‘Deep Freeze’ Anne Noblett murder leads dismissed
Anne Noblett’s body was discovered in woodland near Whitwell, Hertfordshire, on 31 January 1958.
It was dubbed the “Deep Freeze Murder” because of her frozen state. A killer has never been identified.
Six calls were made to police after an anniversary appeal, but no information to progress the case came to light.
Anne was last seen alive getting off a bus on her way to her family home in Marshalls Heath Lane, Wheathampstead, after a dance class on 30 December 1957.
Her body was found 32 days later by two dog walkers about five miles from where she vanished but it is believed she was killed within hours of her disappearance.

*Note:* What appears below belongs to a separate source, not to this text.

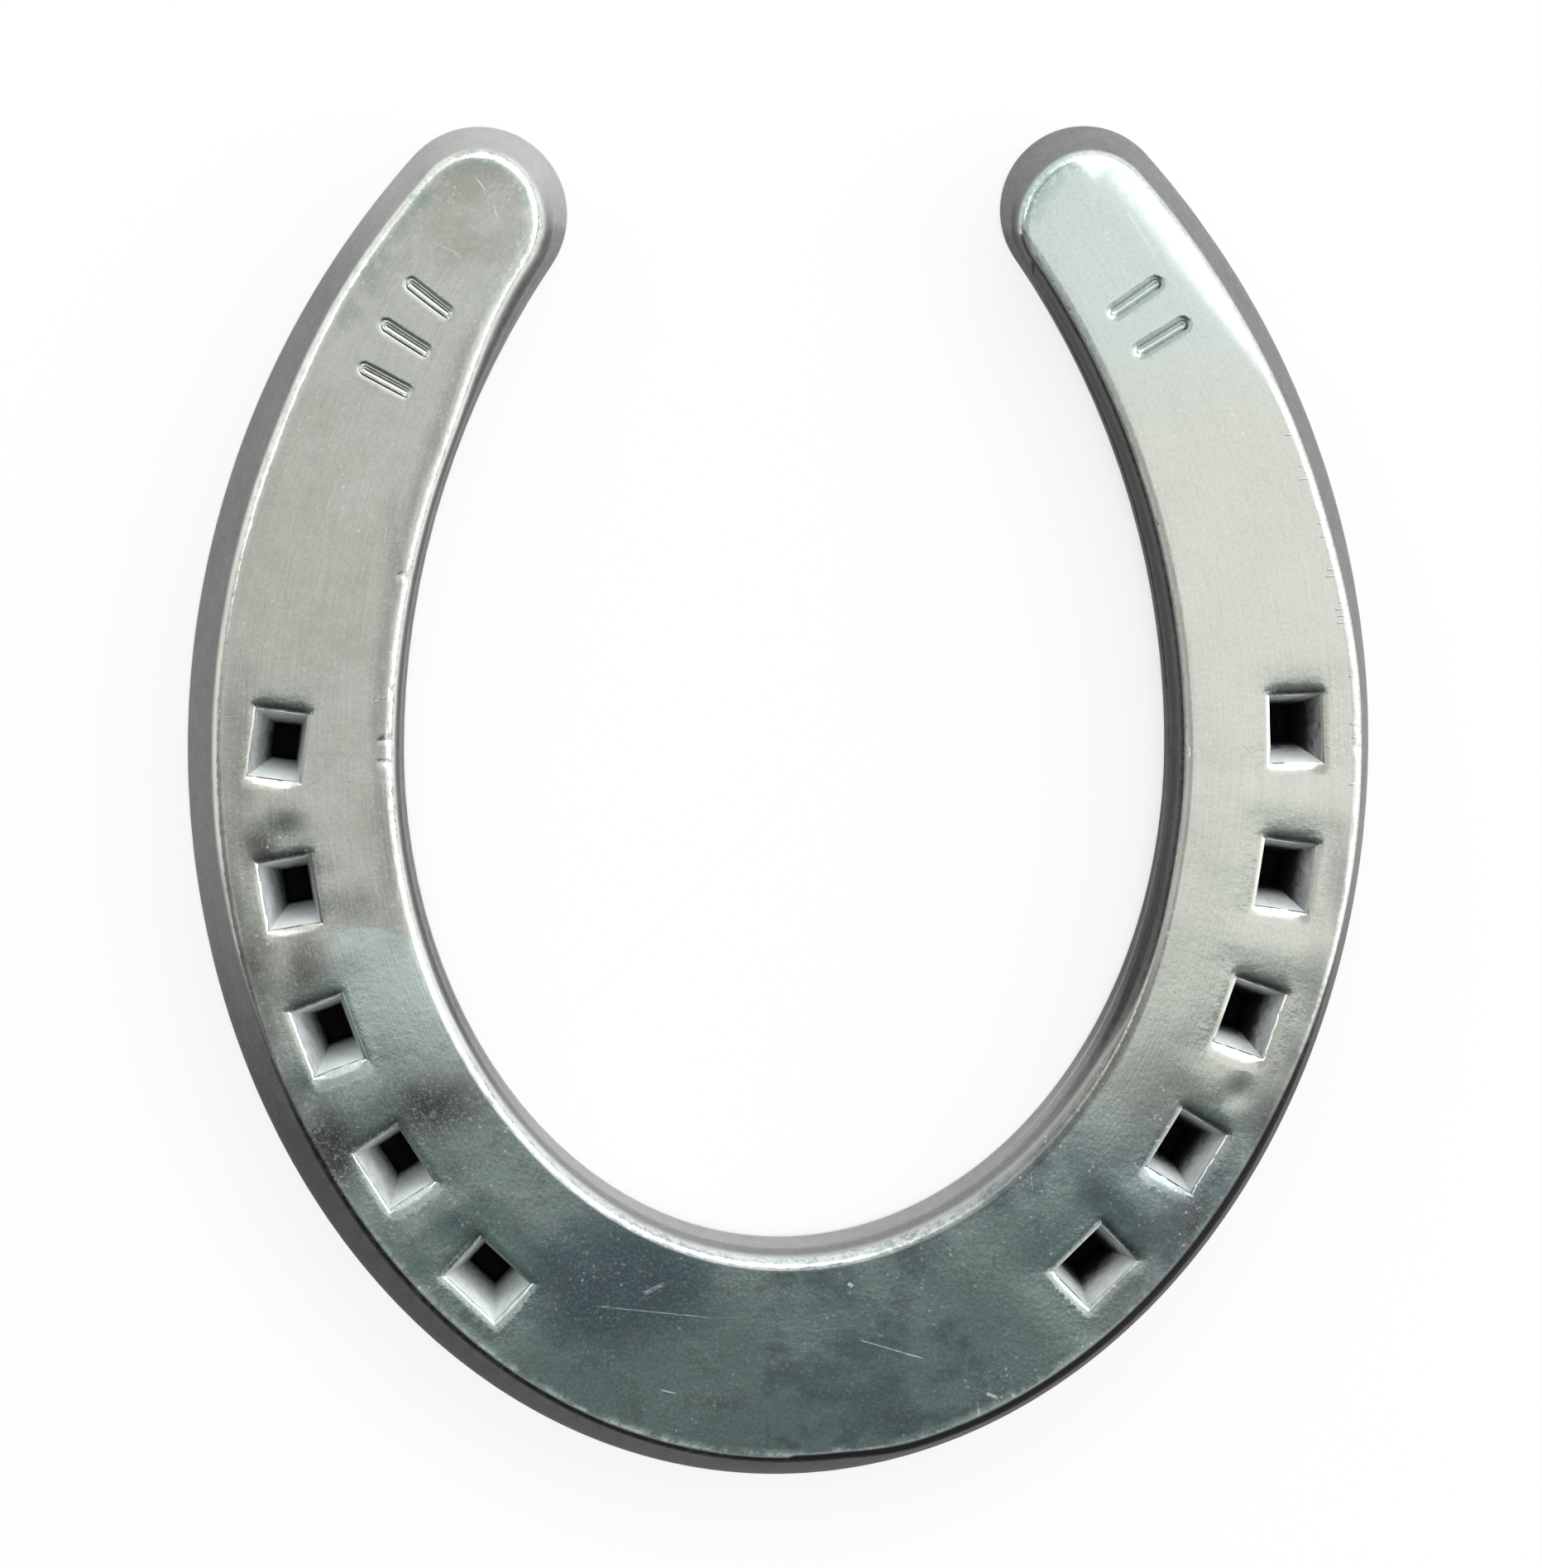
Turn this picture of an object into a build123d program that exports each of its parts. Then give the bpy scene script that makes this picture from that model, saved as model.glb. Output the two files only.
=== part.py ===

She had been strangled and probably sexually assaulted and the state of her body suggested she had been held in a refrigerated storage unit – a rarity at the time.
Police checked all deep-freeze equipment within about 30 miles of where the body was found as well as farmland, buildings, outhouses, and factories.
A number of “persons of interest” were interviewed, including, reportedly, a refrigeration expert.
No-one was ever charged with her murder and 60 years on Hertfordshire Police sought information to help give the family closure.
A police spokeswoman said: “We followed up the responses following the appeal and unfortunately no information has come to light that would enable us to progress the investigation any further at this stage.”